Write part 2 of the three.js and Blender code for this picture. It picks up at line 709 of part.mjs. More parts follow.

::::

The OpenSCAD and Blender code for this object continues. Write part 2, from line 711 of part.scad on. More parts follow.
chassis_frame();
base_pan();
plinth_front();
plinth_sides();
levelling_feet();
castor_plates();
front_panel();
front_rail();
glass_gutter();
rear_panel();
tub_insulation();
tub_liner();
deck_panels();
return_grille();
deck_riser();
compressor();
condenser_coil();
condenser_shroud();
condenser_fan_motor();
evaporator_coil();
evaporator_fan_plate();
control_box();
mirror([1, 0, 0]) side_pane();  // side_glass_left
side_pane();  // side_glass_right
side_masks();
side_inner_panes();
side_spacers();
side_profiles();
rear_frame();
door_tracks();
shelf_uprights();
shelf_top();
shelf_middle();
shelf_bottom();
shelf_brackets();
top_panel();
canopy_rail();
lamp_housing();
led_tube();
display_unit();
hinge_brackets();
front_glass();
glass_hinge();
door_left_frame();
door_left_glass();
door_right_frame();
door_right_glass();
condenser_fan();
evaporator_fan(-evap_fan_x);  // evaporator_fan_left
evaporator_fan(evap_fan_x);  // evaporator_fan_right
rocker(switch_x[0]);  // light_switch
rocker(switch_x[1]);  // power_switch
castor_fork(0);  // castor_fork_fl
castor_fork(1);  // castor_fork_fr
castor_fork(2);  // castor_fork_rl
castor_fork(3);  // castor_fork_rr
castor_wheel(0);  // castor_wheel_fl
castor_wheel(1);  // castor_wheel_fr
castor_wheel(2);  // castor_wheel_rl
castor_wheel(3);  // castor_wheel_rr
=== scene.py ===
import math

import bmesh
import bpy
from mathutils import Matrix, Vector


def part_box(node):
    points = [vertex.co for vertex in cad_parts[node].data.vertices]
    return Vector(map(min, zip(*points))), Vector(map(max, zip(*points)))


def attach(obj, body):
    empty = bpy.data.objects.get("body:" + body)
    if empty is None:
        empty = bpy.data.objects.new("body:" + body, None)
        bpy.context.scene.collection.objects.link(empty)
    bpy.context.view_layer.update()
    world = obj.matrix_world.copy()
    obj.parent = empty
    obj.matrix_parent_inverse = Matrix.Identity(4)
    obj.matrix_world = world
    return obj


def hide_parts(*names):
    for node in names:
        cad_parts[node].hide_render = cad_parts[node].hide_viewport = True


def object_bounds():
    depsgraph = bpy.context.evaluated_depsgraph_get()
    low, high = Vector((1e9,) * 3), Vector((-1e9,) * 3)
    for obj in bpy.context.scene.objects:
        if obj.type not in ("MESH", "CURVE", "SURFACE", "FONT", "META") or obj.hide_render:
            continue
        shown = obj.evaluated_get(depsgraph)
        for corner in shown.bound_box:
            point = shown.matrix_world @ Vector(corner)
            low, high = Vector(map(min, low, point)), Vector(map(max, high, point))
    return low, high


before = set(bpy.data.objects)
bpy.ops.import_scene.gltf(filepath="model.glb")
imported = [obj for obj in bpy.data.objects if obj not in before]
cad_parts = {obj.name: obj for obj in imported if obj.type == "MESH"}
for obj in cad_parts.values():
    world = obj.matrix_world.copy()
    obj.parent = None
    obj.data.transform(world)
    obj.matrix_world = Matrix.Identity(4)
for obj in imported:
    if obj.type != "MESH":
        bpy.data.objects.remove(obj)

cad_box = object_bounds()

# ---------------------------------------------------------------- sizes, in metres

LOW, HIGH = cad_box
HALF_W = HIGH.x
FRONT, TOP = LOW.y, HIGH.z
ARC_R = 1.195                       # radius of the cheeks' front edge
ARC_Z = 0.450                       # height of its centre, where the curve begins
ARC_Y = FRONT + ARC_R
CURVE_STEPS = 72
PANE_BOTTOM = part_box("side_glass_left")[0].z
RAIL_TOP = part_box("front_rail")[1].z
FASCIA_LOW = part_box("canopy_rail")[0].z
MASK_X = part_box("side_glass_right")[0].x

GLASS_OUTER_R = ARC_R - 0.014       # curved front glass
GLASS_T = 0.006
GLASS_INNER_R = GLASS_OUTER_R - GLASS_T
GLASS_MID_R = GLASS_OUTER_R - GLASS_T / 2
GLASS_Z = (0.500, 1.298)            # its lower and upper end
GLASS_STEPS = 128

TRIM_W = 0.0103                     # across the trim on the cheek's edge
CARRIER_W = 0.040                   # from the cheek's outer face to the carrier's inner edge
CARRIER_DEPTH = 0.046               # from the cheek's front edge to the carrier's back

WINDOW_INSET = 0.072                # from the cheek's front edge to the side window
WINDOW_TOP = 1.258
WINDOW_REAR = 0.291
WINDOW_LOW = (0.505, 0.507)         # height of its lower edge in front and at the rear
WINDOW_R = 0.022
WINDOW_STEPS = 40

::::

> **YOUR INSTRUCTIONS**
Write out again only the lines from the line containing "door_right_frame();" through the line containing "low, high = Vector((1e9,)", both included, exactly as they are.

> **FINAL ANSWER**
door_right_frame();
door_right_glass();
condenser_fan();
evaporator_fan(-evap_fan_x);  // evaporator_fan_left
evaporator_fan(evap_fan_x);  // evaporator_fan_right
rocker(switch_x[0]);  // light_switch
rocker(switch_x[1]);  // power_switch
castor_fork(0);  // castor_fork_fl
castor_fork(1);  // castor_fork_fr
castor_fork(2);  // castor_fork_rl
castor_fork(3);  // castor_fork_rr
castor_wheel(0);  // castor_wheel_fl
castor_wheel(1);  // castor_wheel_fr
castor_wheel(2);  // castor_wheel_rl
castor_wheel(3);  // castor_wheel_rr
=== scene.py ===
import math

import bmesh
import bpy
from mathutils import Matrix, Vector


def part_box(node):
    points = [vertex.co for vertex in cad_parts[node].data.vertices]
    return Vector(map(min, zip(*points))), Vector(map(max, zip(*points)))


def attach(obj, body):
    empty = bpy.data.objects.get("body:" + body)
    if empty is None:
        empty = bpy.data.objects.new("body:" + body, None)
        bpy.context.scene.collection.objects.link(empty)
    bpy.context.view_layer.update()
    world = obj.matrix_world.copy()
    obj.parent = empty
    obj.matrix_parent_inverse = Matrix.Identity(4)
    obj.matrix_world = world
    return obj


def hide_parts(*names):
    for node in names:
        cad_parts[node].hide_render = cad_parts[node].hide_viewport = True


def object_bounds():
    depsgraph = bpy.context.evaluated_depsgraph_get()
    low, high = Vector((1e9,) * 3), Vector((-1e9,) * 3)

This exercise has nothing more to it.